Pendant ce temps, la vie économique des départements du Sud est au ralenti. Les grands commerçants, bien conscients des risques encourus sur la route terrestre, préfèrent désormais la voie maritime pour acheminer leurs marchandises. Mais cette solution, aussi précieuse soit-elle, est loin d’être accessible à tous. Les petites entreprises, les agriculteurs, et les simples citoyens se retrouvent pris au piège, incapables de s’adapter à cette nouvelle réalité.
L’éducation, la santé, et les services sociaux sont gravement perturbés. Les étudiants, qui devraient se concentrer sur leur avenir, se battent désormais pour survivre au présent. Les écoles, autrefois pleines de vie, voient leurs classes se vider. Les enseignants, souvent bloqués sur la route ou pris en otage par les événements, ne peuvent plus assurer leur mission. Les malades, quant à eux, peinent à atteindre les centres de santé, et beaucoup finissent par succomber à des maux qui auraient pu être soignés.
Face à ce tableau sombre, la population s’interroge : où sont les autorités censées protéger les citoyens ? Pourquoi cette crise est-elle ignorée, laissant des milliers de personnes à la merci de criminels sans scrupules ? La détresse des habitants du Grand Sud est palpable, leur sentiment d’abandon grandit chaque jour un peu plus.
Le silence des dirigeants nationaux devient assourdissant. Il n’y a plus de réponses, plus de solutions proposées. Les appels à l’aide restent sans écho, et la population, autrefois résiliente, commence à perdre espoir. En 2024, Haïti se trouve à la croisée des chemins, et il semble que chaque jour qui passe nous éloigne un peu plus de la paix et de la sécurité.

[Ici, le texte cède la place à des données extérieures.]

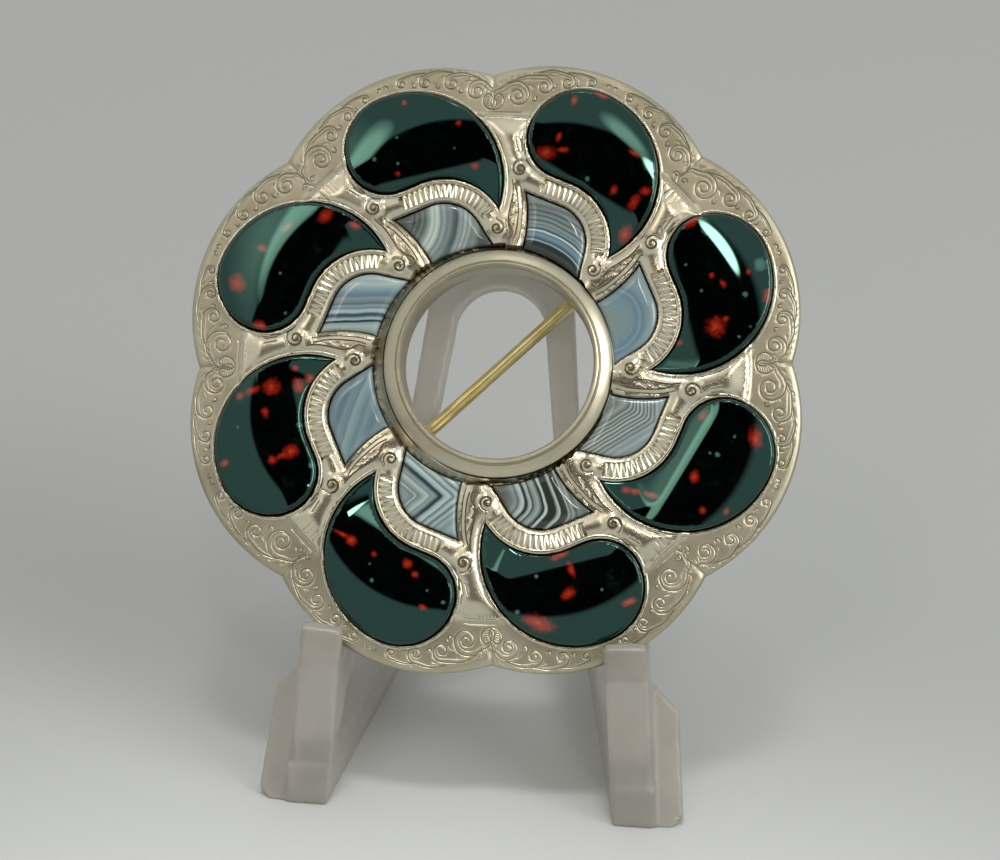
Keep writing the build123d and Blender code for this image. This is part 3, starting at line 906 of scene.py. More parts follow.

Ce texte n’est pas seulement un constat amer de la réalité actuelle, mais aussi un cri d’alarme. Nous devons agir, et vite, pour restaurer la sécurité sur cette route vitale, pour que les milliers de voyageurs désespérés qui s’entassent le long de la côte, ne soient plus obligés de choisir entre le danger de la route et les périls de la mer.
En tant que nation, nous devons nous unir pour surmonter ces défis, pour redonner espoir à ceux qui en ont perdu. Car, au-delà de ces routes dévastées et de ces ports surpeuplés, c’est l’avenir de tout un pays qui est en jeu.